The 2005 vintage is still a baby – after all it has spent over five years maturing on the lees and a further eight months resting in bottle post disgorgement before release – so expect it to evolve for another five to ten years.  When tasted at the Dublin Wine & Fizz Fest hosted by Deveney’s of Dundrum, it showed lots of chewy brioche character with fresh lemon through the middle – a consequence of time on the lees and a little more Chardonnay (45%) than usual in the blend.

Varnier-Fannière Brut Zero NV*, Grand Vintage 2006* & Cuvée St Denis NV

Varnier-Fannière Grand Cru Brut Zero NV
Varnier-Fannière Grand Cru Brut Zero NV

Three wines from my favourite grower in Champagne, Denis Varnier, based in Avize on the Côte des Blancs.

The staple of any Champagne producer is their non-vintage (NV) Brut, which should be fairly dry.  The Brut Zero is made in exactly the same way as the regular Brut NV but without any sugar dosage in the liqueur d’expédition, the top up of wine after the dead yeast sediment has been expelled from the bottle.  This is a very fashionable style at the moment, dubbed “skinny Champagne” by some because of the lack of residual sugar, but it doesn’t always work; there has to be enough flavour from the underlying fruit and / or some autolytic character from the yeast to make it interesting, otherwise a Brut Zero can be table-grippingly acidic without anything to balance it.

Thankfully Denis has got it right!  This was served as an aperitif with olives, and was a perfect match; it didn’t feel it was lacking anything without added sugar.  It is pure and linear, with delightfully fresh citrus from the 100% Chardonnay grapes.

Varnier-Fannière Grand Vintage 2006
Varnier-Fannière Grand Vintage 2006

So what’s the difference here?  The most aromatic grapes from old vines are selected when the overall quality is good enough to make a single vintage wine.  After the second fermentation the minimum ageing is 36 months, though this is exceeded.  Production is much smaller than the NV and so allocations are limited to a dozen bottles per customer each year.

And finally, the Cuvée St Denis which is a non-vintage, though Monsieur Varnier probably regards it as a “multi-vintage”.  It is made exclusively from the first (and best) pressing of 65+ year old vines in a single vineyard in Avize called “Clos du Grand Père”.  However, the Clos is apparently is being ripped up and replanted (possibly because yields have fallen so low) so there won’t be any more Cuvée St Denis produced for the next decade or so – get it while you can!

Cave de Turckheim Confidence Crémant d’Alsace NV

The precise blend of grapes in this Champagne method sparkler is a secret, but it most probably has a majority of Chardonnay (allowed in AC Crémant d’Alsace but not AC Alsace) plus a splash of Pinot Blanc.  It is thus a blanc de blancs, but a very different BdB from the Pierre Gimonnet below – it is fresh, floral and citrus-driven, and so could be a perfect aperitif.  At €39.75 for three bottles direct from the winery it is also something of a bargain!

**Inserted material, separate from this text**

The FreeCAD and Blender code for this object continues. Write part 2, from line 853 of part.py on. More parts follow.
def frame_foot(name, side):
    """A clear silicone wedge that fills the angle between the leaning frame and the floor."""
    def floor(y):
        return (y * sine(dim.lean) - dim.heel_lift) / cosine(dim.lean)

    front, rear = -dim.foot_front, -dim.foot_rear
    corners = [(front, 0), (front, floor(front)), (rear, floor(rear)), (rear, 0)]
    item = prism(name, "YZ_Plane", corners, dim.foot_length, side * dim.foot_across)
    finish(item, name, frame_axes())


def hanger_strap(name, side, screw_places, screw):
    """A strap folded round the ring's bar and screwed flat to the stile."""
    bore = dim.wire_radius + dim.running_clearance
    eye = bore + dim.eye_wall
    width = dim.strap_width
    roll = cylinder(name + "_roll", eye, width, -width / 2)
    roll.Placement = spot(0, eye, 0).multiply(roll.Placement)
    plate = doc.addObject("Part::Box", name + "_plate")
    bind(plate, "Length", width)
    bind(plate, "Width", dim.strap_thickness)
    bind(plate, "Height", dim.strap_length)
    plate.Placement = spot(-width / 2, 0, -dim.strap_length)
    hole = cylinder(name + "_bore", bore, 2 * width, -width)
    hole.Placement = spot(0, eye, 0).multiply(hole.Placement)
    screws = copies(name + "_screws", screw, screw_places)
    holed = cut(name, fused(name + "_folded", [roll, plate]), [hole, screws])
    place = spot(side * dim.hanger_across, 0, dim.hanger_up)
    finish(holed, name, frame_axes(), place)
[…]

Those of you familiar with French wine may notice the “Cave de” at the beginning of a winery name, meaning cellar but nearly always signifying a cooperative.  The wine from some coops can be dreadful, just made with volume in mind and very little attention paid to quality.  The Cave de Turckheim (and several others throughout Alsace) have much more rigorous standards, with several quality levels ranging from basic everyday drinking (just one or two glasses, of course!) to Grand Cru stunners.  Furthermore, they produce different cuvées based on the type of soil in the vineyards that contribute grapes, whether it’s granite, clay and calcium or sand and pebbles.  You can test the effect of terroir for yourself!

Pierre Gimonnet Premier Cru Cuis Blanc de Blancs NV

Pierre Gimonnet 1er Cru Blanc de Blancs
Pierre Gimonnet 1er Cru Blanc de Blancs

I bought a case of six from The Wine Society as a relatively inexpensive fizz as it was on a case discount.  However, despite its modest price it turned out to be excellent fizz – it showed very well at a Sweeney’s-On-Tour summer barbecue and was one of the stars of the 2013 Glasnevin Fizz Fest.  The winery is in the premier cru village of Cuis where Didier Gimonnet’s family has been growing grapes since 1750, though they also own vines in other grand and premier cru villages.  As always with France, if there’s a blend of different quality levels then the lower level is what goes on the label.

This is unmistakably a 100% Chardonnay such is the streak of lemon and lime through it, though it has obviously spent more than the minimum of fifteen months ageing on the lees as there are lovely bready characters as well.  A typical Non-Vintage cuvée can contain as many as five different years’ wines; reserve wines are stored ready-blended in bottle to make future assemblage easier.